Begitupula di youtube. Saya pernah menemukan film kartun dengan rating XXX untuk judul film favorit anak seperti Batman, Superman, Frozen, Cinderella dll. Adapula film kartun LGBT yang menampilkan adegan kedekatan sesama jenis. Misal Spiderman dan Batman pacaran. Selain itu kita juga harus waspada terhadap film kartun Jepang atau Anime dengan istilah "Hentai". Hentai adalah kartun dengan rating dewasa dan banyak menampilkan adegan pornografi. Jadi jika Anda melihat anak menonton film kartun, pastikan bahwa itu kartun yang sesuai umurnya. Bukan kartun yang mengandung pornografi.
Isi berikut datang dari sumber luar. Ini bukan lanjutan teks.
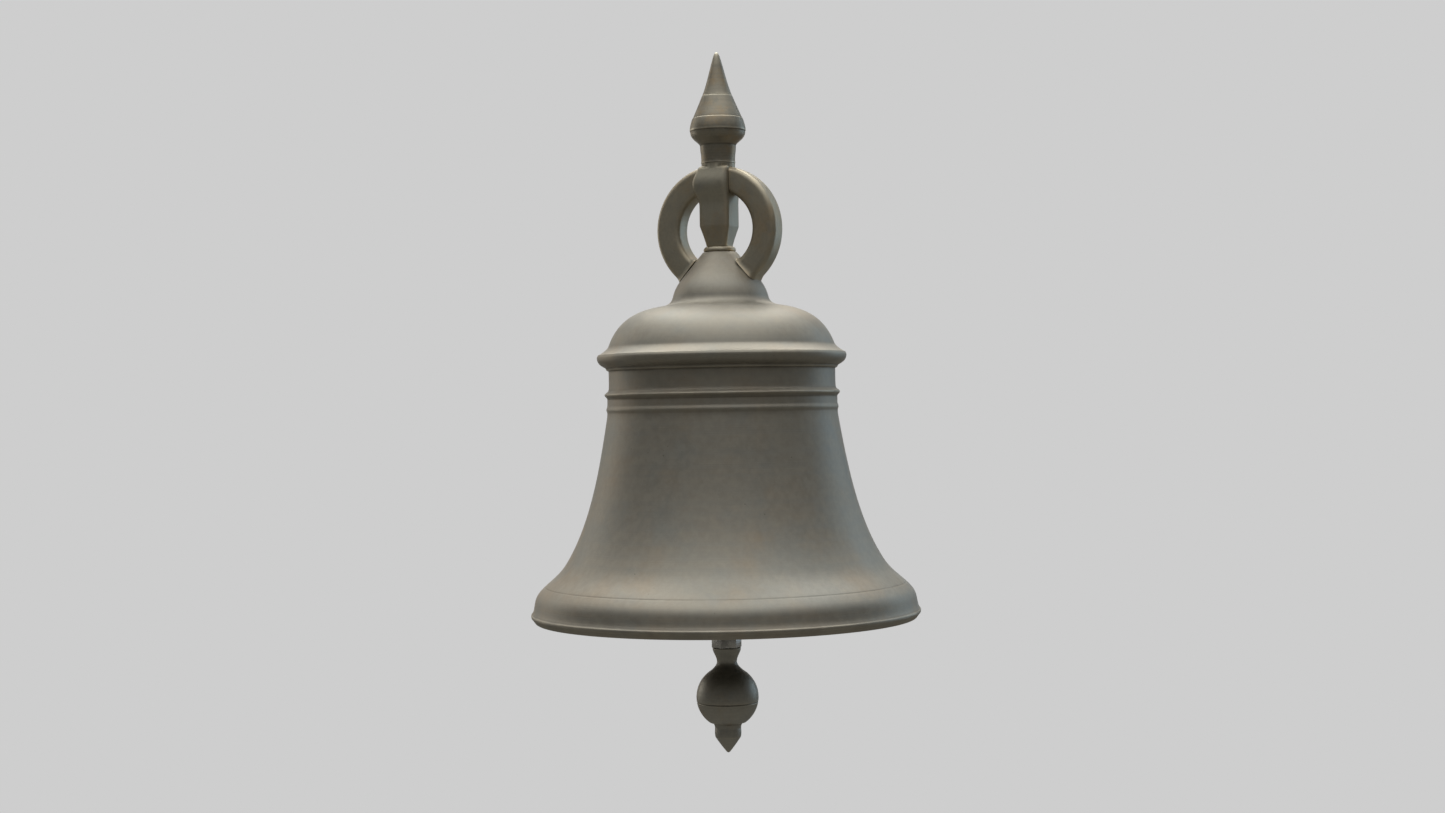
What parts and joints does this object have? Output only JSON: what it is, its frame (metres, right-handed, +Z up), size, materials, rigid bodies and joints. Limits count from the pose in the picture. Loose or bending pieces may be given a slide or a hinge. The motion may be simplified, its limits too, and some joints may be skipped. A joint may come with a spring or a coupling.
{
  "type": "church bell",
  "caption": "Hanging church bell with a moulded waist and rim, a crown post between two round hanging loops, a pointed finial, and a clapper with a ball and a pointed tip.",
  "frame": {"origin": "centre of the canon ring, on the bell's axis, which is where the two hanging loops carry the bell", "axes": "+Z up along the bell's axis, towards the finial; X through the two loops; -Y is the front; the clapper swings about an axis along X"},
  "size_m": [0.4, 0.4, 0.7215],
  "materials": {
    "bell_bronze": "aged bronze, satin, grey-olive patina",
    "crown_bronze": "aged bronze, darker and browner, satin",
    "forged_iron": "blackened forged iron",
    "bright_steel": "plain steel, lightly brushed",
    "bush_brass": "bare brass",
    "oiled_leather": "oiled brown leather"
  },
  "bodies": {
    "bell": {"bell_casting": "bell_bronze", "neck_collar": "crown_bronze", "crown_post": "crown_bronze", "canon_left": "crown_bronze", "canon_right": "crown_bronze", "canon_pin_left": "forged_iron", "canon_pin_right": "forged_iron", "finial_base": "crown_bronze", "finial_spike": "crown_bronze", "crown_staple": "forged_iron", "staple_gasket": "oiled_leather", "staple_washer": "bright_steel", "staple_nut": "bright_steel", "pivot_pin": "bright_steel", "pivot_washer": "bright_steel", "cotter_pin": "bright_steel"},
    "clapper": {"clapper_bush": "bush_brass", "side_washer_left": "oiled_leather", "side_washer_right": "oiled_leather", "clapper_shank": "forged_iron", "clapper_lock_nut": "bright_steel", "clapper_ball": "crown_bronze", "clapper_tip": "crown_bronze"}
  },
  "joints": [
    {"name": "clapper_swing", "type": "hinge", "parent": "bell", "child": "clapper", "pos_m": [0, 0, -0.141], "axis": [1, 0, 0], "range_deg": [-31, 31]}
  ]
}
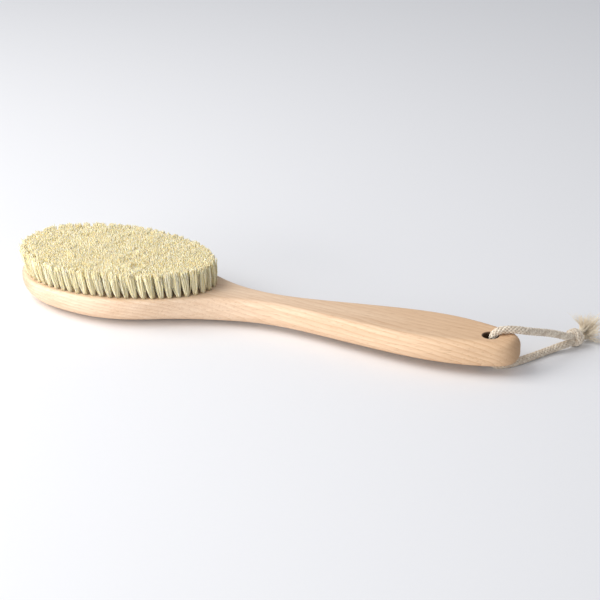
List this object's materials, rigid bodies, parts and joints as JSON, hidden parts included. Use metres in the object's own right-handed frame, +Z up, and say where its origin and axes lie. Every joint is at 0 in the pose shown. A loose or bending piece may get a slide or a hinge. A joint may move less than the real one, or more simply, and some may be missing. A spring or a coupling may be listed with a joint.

Orang tua juga harus lebih perhatian, Instagram dan FB seringkali menjadi media alternatif dalam menyajikan aksi pornografi. Sepertinya media sosial belum ada filter penyaringnya kecuali dilaporkan satu persatu oleh yang peduli. Orang bebas posting aktifitas seksualnya di media sosial. Bahkan sering disalahgunakan sebagai alat pelacuran online. Ada seorang anak SD yang dimasukkan ke grup FB pornografi oleh seseorang, untungnya orang tuanya memeriksa FB anak sehingga bisa dikeluarkan dari grup tersebut dan memblokir akunnya.
Seringkali di Instagram tiba-tiba muncul gambar atau video porno yang menjadi trending topik atau banyak yang like meskipun kita tidak folow akunnya. Para pembuat akun tersebut memang sengaja mengajak orang untuk klik gambar dan link yang ada disana. Semakin banyak yang klik semakin banyak mendapat uang. Foto dan video itu muncul begitu sja tanpa kita minta.
Akhirnya untuk mengatasi hal ini saya ajak anak-anak melihat langsung di Instagram. Kedua anak saya sudah punya akun Instagram yang dulu digunakan untuk jualan online dan belajar buat slime. Saya perlihatkan mereka sebuah foto vulgar yang muncul di instagram, lalu saya ajak ngobrol anak saya,
"Nak, kalau kamu melihat yang begitu menurutmu gimana?"
"Ih.. saru Bu... masa itu auratnya diperlihatkan begitu sih".